World Hepatitis Day is commemorated every year on July 28 to raise awareness about Hepatitis. The theme for this year as set by WHO is, “Test. Treat. Hepatitis,” to enjoin global partners to support the call for urgent increase in testing and treatment services to reduce 1.34 million lives lost to hepatitis B and C.
Hepatitis is the inflammation of liver tissue, commonly caused by a viral infection; however, there are other possible causes of the diseases such as when the immune system attacks the liver. There are five groups of Hepatitis categorized by A, B, C, D and E, each distinct in their causes, symptoms and treatments.
Hepatitis A: A highly contagious liver infection caused by the hepatitis A virus.
Hepatitis B: A chronic liver infection caused by the hepatitis B virus that is easily preventable by a vaccine.
Hepatitis C: An infection caused by a virus that attacks the liver and leads to inflammation.
Hepatitis D: A serious liver disease caused by infection with the hepatitis D virus.

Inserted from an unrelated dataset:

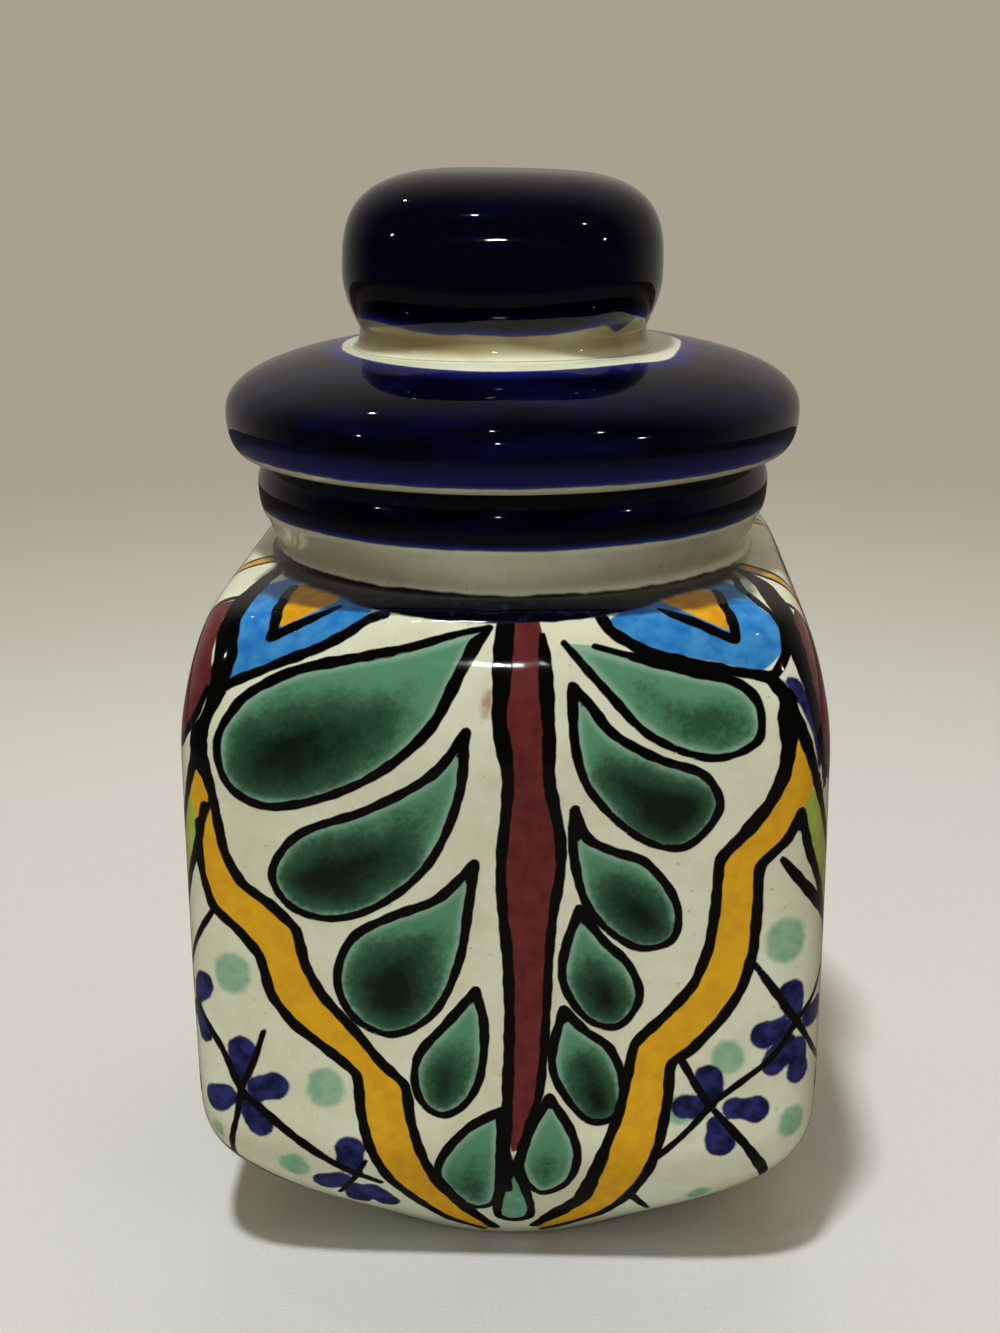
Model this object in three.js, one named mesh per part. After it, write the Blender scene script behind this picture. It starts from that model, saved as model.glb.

Hepatitis E: A liver disease caused by the hepatitis E virus.
The disease is regarded as a silent killer because only about half of the people who are infected get symptoms, while others may develop yellow discolouration of their skin and whiteness of the eyes, poor appetite, vomiting, tiredness, abdominal pain, or diarrhoea.
In a statement released by WHO ahead of the commemoration, “Viral hepatitis B and C affect 325 million people around the world. Left untreated, these infections lead to liver cancer and cirrhosis, which together caused more than 1.3 million deaths in 2015 alone.”
To speed up global response to the elimination of Hepatitis, WHO is releasing new global guidelines on hepatitis C treatment. The guidelines provide major simplifications in the delivery of curative therapy to 70 million people living with chronic hepatitis C in the world.
Association for Reproductive and Family Health (ARFH) joins global partners to call for a universal access to testing and treatment of hepatitis towards achieving the global goal of eliminating viral hepatitis by 2030.
Protect yourself. Visit the nearest healthcare center. Get Tested. Get vaccinated!
Here are 10 things to know about viral hepatitis:
- Viral hepatitis B and C are the most chronic type of hepatitis.
- Viral hepatitis B and C are root causes of liver cancer.
- Timely testing and treatment of viral hepatitis B and C can save lives.
- Viral hepatitis causes debilitating diseases such as liver cancer and cirrhosis and also places a huge economic burden on families.
- Viral hepatitis has become a major killer due to a lack of global attention.
- Over the past 15 years, more and more people have been dying of viral hepatitis.
- You can get infected with hepatitis through contact with an infected person’s blood or body fluids.
- Hepatitis attacks the most vulnerable.
- Hepatitis can be prevented, diagnosed, treated and even cured.
- You can protect yourself against hepatitis B by being vaccinated.